The last time they played for a while was in 1961, when eventual Heisman Trophy winner Ernie Davis and the Orangemen handed the Raiders a 51-8 loss. Davis got the ball just once and threw his first touchdown pass of his career on a pitch to John Mackey for a 74-yard touchdown.

Not even a two decade-plus hiatus of the rivalry could give Colgate a chance.

‘When I was there, it wasn’t much of a rivalry,’ former Colgate running back Kenny Gamble said. ‘With a lot of our fans, it was more hype than anything that we did.’

Gamble played in the game when the Orangemen and Raiders last met during the 1987 season. It was a mere reincarnation of the 1961 game, except with another Syracuse Heisman-hopeful.

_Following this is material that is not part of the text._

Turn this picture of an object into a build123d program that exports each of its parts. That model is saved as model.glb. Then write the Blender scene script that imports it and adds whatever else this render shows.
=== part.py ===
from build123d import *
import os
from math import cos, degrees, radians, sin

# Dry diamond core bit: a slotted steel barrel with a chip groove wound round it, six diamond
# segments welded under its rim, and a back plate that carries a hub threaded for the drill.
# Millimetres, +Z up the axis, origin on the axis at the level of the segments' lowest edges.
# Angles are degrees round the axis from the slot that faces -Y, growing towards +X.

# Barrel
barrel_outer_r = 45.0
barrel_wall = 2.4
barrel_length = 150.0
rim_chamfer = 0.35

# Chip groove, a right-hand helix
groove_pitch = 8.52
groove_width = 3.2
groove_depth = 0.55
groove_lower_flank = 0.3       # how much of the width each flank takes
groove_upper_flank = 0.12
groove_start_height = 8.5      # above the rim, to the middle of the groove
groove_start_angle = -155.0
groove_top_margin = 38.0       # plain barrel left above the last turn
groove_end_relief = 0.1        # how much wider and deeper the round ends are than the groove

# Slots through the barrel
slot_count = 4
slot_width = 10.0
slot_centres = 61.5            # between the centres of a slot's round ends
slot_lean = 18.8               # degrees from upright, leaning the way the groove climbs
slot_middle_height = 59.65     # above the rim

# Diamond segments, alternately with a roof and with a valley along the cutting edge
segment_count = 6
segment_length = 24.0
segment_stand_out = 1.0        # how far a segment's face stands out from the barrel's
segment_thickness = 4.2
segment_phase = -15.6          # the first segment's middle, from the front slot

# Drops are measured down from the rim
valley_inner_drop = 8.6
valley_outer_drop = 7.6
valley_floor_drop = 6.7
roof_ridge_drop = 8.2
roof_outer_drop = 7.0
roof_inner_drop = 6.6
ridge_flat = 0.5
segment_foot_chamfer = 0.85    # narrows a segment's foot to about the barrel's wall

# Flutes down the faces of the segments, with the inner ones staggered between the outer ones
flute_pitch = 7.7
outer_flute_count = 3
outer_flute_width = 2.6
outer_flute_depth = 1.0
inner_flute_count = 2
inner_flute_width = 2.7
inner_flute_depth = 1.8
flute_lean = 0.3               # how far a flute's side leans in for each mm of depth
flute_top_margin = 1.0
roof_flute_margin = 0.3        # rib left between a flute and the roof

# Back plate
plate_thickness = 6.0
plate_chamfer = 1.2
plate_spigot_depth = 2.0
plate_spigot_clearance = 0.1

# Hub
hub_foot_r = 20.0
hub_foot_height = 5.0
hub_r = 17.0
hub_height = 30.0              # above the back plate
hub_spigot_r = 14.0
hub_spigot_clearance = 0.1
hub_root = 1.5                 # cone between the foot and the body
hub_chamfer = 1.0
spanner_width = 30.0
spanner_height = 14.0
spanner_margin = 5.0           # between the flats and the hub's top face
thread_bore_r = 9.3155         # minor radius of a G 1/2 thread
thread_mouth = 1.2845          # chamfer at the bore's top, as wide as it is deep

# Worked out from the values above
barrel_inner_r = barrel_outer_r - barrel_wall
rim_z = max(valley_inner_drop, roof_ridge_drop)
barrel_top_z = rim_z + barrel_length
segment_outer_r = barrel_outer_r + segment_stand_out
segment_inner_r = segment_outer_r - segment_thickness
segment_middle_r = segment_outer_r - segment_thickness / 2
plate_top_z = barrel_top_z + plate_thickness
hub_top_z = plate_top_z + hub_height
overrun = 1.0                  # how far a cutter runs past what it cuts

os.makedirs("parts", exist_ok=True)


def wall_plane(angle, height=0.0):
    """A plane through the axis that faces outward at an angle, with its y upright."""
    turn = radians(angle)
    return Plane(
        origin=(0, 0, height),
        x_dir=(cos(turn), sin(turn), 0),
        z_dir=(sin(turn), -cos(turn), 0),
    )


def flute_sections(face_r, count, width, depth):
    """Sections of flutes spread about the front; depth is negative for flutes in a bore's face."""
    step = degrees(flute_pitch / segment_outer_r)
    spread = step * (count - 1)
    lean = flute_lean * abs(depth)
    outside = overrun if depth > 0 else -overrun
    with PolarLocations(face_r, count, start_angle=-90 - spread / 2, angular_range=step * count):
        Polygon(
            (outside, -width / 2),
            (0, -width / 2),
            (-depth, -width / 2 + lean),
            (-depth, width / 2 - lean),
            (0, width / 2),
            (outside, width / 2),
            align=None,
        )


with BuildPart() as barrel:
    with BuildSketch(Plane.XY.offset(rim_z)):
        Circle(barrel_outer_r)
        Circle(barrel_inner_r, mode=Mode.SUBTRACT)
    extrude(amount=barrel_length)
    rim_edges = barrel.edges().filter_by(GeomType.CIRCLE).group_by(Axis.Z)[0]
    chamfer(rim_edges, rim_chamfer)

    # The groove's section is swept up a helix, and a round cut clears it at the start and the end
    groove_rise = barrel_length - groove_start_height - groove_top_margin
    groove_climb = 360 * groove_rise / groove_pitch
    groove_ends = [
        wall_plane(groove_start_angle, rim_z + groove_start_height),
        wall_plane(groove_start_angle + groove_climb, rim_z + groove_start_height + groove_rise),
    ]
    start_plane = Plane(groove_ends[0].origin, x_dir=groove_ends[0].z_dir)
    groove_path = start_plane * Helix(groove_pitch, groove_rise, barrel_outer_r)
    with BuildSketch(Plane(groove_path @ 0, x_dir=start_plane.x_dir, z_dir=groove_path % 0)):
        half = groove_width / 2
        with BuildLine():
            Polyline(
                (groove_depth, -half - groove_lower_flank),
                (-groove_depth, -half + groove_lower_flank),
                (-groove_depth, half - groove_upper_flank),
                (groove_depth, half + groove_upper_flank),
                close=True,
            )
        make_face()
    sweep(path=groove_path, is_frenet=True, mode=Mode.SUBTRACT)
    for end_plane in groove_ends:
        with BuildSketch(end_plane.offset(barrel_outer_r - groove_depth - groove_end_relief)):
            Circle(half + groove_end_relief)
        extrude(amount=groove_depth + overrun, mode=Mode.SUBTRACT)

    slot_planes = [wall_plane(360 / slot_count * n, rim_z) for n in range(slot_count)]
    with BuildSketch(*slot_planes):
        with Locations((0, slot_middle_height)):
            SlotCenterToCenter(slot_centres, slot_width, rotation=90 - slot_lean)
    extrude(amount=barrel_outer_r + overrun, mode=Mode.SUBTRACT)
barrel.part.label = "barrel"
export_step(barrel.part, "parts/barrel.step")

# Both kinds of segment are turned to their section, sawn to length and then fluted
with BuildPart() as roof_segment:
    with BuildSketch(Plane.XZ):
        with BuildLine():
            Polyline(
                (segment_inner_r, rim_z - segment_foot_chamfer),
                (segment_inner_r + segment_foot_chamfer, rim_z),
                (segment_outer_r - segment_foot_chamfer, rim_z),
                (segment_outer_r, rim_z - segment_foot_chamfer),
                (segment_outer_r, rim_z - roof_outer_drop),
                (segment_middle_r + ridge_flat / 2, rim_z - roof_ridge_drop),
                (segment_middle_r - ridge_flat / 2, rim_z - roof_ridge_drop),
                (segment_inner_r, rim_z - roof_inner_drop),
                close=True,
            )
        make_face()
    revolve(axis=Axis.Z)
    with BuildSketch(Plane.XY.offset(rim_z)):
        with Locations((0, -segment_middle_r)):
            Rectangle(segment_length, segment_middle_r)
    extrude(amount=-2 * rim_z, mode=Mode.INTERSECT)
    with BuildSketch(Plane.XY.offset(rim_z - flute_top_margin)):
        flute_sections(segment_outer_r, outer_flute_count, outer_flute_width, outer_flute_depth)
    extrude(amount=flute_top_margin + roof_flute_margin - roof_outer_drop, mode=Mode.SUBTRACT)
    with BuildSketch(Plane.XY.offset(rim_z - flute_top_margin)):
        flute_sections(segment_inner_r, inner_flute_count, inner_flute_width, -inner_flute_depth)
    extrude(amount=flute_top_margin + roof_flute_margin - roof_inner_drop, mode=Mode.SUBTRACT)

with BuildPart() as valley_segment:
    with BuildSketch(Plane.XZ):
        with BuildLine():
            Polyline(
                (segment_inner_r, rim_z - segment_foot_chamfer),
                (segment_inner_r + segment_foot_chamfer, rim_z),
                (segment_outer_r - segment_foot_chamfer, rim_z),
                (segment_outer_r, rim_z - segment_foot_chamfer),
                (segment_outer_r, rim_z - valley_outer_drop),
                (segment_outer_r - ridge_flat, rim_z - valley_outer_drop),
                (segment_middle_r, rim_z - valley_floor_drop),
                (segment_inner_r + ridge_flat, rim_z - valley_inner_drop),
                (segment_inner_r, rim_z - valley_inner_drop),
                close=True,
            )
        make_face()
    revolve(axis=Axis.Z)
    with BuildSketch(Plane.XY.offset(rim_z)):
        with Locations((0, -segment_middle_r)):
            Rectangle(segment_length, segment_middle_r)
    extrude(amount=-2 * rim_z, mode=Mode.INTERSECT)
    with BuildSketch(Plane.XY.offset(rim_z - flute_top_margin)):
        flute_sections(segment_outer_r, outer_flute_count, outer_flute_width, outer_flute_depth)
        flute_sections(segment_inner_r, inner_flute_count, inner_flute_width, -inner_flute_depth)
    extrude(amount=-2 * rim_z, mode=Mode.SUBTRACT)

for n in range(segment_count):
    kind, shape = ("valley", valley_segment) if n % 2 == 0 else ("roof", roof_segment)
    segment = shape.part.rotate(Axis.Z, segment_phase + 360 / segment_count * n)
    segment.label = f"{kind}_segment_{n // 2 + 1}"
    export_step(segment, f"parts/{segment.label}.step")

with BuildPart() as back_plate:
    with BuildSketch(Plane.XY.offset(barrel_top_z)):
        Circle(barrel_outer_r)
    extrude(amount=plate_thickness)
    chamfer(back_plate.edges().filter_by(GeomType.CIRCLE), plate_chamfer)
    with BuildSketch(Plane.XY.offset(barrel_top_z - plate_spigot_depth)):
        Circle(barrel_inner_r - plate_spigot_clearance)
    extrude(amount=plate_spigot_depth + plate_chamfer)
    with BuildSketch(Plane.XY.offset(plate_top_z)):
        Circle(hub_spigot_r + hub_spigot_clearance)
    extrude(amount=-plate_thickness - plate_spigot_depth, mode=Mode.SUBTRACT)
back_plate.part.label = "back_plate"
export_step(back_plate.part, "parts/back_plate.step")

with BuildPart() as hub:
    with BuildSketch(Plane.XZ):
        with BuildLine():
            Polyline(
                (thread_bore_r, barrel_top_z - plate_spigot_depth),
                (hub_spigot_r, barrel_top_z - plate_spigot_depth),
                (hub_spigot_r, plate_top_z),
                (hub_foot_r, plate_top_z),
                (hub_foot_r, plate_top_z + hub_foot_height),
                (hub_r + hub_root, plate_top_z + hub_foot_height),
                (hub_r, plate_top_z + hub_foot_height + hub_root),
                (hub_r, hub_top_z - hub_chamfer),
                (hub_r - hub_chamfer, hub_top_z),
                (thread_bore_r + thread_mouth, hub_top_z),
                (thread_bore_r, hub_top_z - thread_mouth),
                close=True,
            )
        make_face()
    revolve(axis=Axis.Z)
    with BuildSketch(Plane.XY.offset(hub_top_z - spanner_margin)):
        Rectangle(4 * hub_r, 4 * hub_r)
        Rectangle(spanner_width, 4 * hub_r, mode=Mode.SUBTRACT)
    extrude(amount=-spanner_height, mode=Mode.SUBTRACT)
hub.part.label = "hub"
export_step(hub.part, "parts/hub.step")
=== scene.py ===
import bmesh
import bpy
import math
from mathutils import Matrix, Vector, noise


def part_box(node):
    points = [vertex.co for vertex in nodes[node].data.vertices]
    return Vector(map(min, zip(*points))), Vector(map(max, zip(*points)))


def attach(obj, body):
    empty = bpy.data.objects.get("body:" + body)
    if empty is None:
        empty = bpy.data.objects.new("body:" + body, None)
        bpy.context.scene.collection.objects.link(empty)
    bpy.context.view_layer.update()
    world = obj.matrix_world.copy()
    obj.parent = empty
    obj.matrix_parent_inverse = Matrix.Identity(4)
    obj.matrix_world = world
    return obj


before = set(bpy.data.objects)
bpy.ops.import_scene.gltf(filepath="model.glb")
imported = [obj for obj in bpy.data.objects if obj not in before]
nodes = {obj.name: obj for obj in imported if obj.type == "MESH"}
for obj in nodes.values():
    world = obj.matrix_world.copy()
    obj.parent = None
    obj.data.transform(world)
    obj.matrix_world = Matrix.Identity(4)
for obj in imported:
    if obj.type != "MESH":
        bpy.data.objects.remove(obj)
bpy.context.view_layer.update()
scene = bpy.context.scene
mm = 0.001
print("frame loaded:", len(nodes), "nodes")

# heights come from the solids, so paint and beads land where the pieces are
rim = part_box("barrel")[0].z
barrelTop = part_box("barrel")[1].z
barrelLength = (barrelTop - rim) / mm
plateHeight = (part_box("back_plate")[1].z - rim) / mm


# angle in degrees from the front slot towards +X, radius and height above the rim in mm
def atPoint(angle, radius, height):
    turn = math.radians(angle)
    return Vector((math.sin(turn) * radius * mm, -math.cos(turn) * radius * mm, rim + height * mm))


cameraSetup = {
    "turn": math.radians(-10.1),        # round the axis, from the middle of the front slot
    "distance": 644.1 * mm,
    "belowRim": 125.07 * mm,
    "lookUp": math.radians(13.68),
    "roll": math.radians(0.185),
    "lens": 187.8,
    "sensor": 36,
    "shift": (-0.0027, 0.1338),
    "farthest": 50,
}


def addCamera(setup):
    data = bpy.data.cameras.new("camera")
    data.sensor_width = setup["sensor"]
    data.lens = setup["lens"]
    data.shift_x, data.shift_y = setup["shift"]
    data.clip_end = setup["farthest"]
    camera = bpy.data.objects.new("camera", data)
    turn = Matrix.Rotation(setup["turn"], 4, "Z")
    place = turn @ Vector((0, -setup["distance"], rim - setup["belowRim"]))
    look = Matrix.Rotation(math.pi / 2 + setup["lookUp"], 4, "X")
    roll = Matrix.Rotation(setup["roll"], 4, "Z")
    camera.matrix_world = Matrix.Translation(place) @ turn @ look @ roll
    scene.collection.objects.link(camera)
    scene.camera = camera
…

Syracuse rolled over Colgate 52-6 behind a strong start by quarterback Don McPherson, who led the Orangemen to an 11-0-1 season.

‘They really handled us physically. They were better than us in every aspect,’ Gamble said. ‘We kept it fairly close for a quarter.’

Twenty three years later, the rivalry hasn’t been reborn, only rekindled. The memories are there for those who witnessed the former boisterous weekends when the games triggered the truest — and sometimes harshest — feelings of school pride. But they remain unknown for those who were never a part of them.

A part of the insanity. The boarded-up windows. The empty hotel foyers. The kidnappings. The scalping. The exoduses. The warring frats. The orange lakes. The red Syracuse grass. The flyovers. The treaties.

But before the treaties, there were the wars. There was the war. On and off the field.

Maybe the greatest war between colleges the state has ever seen. The greatest New York college football rivalry.

For now, Colgate is the winner of the war, with two more wins than Syracuse. But starting Saturday, the big bully, Syracuse, will start its latest attempt to win the war outright.

Even if it is now one solely waged on the Carrier Dome turf.

Even if the Sheraton University Hotel and Conference Center and the Genesee Grande Hotel won’t have to clear their lobbies.